Dans sa fabrication d’identité provençale, QVT a particulièrement soigné la forme de sa bouteille, fumée, dorée et sérigraphiée. Ils ont opté pour une bouteille moderne, qui rappelle certaines marques de nouvelles vodkas. La forme de celle-ci lui permet d’être aisément prise en main par les barmans lorsque ceux-ci doivent réaliser leurs cocktails. Un soin précieux étant donné que le gin est essentiellement consommé dans les bars. D’autres distillateurs provençaux se sont lancés dans le gin ainsi que des marques japonaises qui, elles aussi, mettent en avant leur géographie et leur histoire, ce qui forme un terroir. Dans un monde qui se globalise de plus en plus on voit apparaitre ces appels du territoire et ces localisations auxquelles de plus en plus de clients sont sensibles.

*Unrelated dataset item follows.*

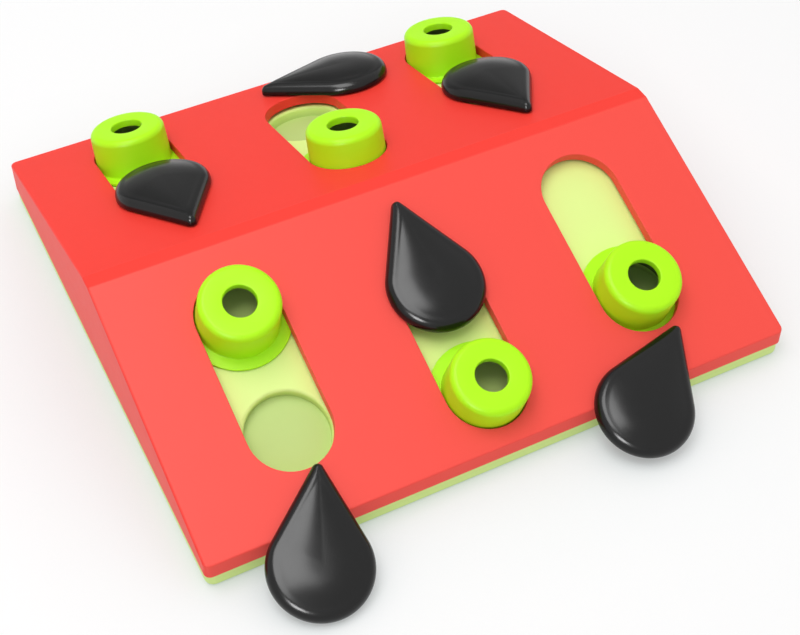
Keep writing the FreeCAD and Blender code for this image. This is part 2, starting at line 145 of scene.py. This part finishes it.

Si le cocktail de gin le plus fameux est le gin-tonic, reste à trouver le tonic adéquat pour chaque gin. Moins ils sont sucrés mieux ils sont, plus les arômes sont naturels, plus l’alcool de base est respecté. Fever-Tree s’est imposé depuis quelques années comme les sodas de référence pour les cocktails. Fondée en 2004 par Charles Rolls et Tim Warrillow, l’entreprise s’est spécialisée dans les boissons de base des cocktails. Ils recherchent les meilleures plantes possibles pour proposer des tonics de qualité. Quinine du Congo, orange amère et citron vert du Mexique, romarin de Provence, citron jaune de Sicile, etc. Le meilleur des plantes mit en bouteille pour accompagner les meilleurs des alcools. Et à chaque fois des promesses de voyage, entre Afrique et Asie, à partir de la Provence et sans sortir de chez soi.